Published 13 May 2026 in quant-ph and math-ph | (2605.13350v1)

Abstract: The quantum enhancement of success probability in the Random Access Code (RAC) protocols remains unexplored from two important perspectives. First, the use of entanglement between two co-measurable degrees of freedom of a single particle (intraparticle entanglement) in achieving such quantum enhancement has not been investigated. Second, no explicit quantitative correspondence has been established between the predicted/observed quantum advantage and the underlying quantum resource responsible for it. In this work, we address both these aspects simultaneously by harnessing a single-particle resource.
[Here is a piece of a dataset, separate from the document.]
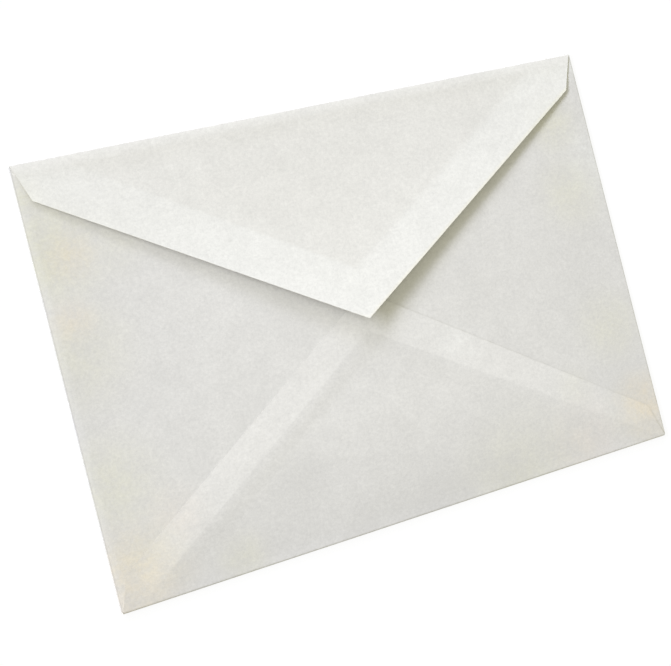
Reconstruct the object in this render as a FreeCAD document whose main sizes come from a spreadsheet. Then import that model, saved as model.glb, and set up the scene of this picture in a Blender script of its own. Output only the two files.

For this purpose, the RAC protocol is formulated in terms of intraparticle entanglement between, for instance, spin/polarization and path degrees of freedom of a single particle. Within this framework, a relevant Bell-type inequality, derived from the assumption of noncontextuality for single particle path-spin measurements, is used. Based on these ingredients, the formulated analysis reveals that the magnitude of quantum-mechanical violation of such Bell-type inequality, signifying a form of quantum contextuality, is quantitatively commensurate with the quantum enhancement of success probability in any intraparticle entanglement-assisted $n$-bit RAC protocol. In particular, the maximal success probability of a quantum $n \mapsto 1$ RAC protocol corresponds to the maximal quantum violation of the relevant Bell-type inequality. This correspondence is empirically testable using a readily implementable single-particle interferometric setup requiring coherence preservation only for a single particle.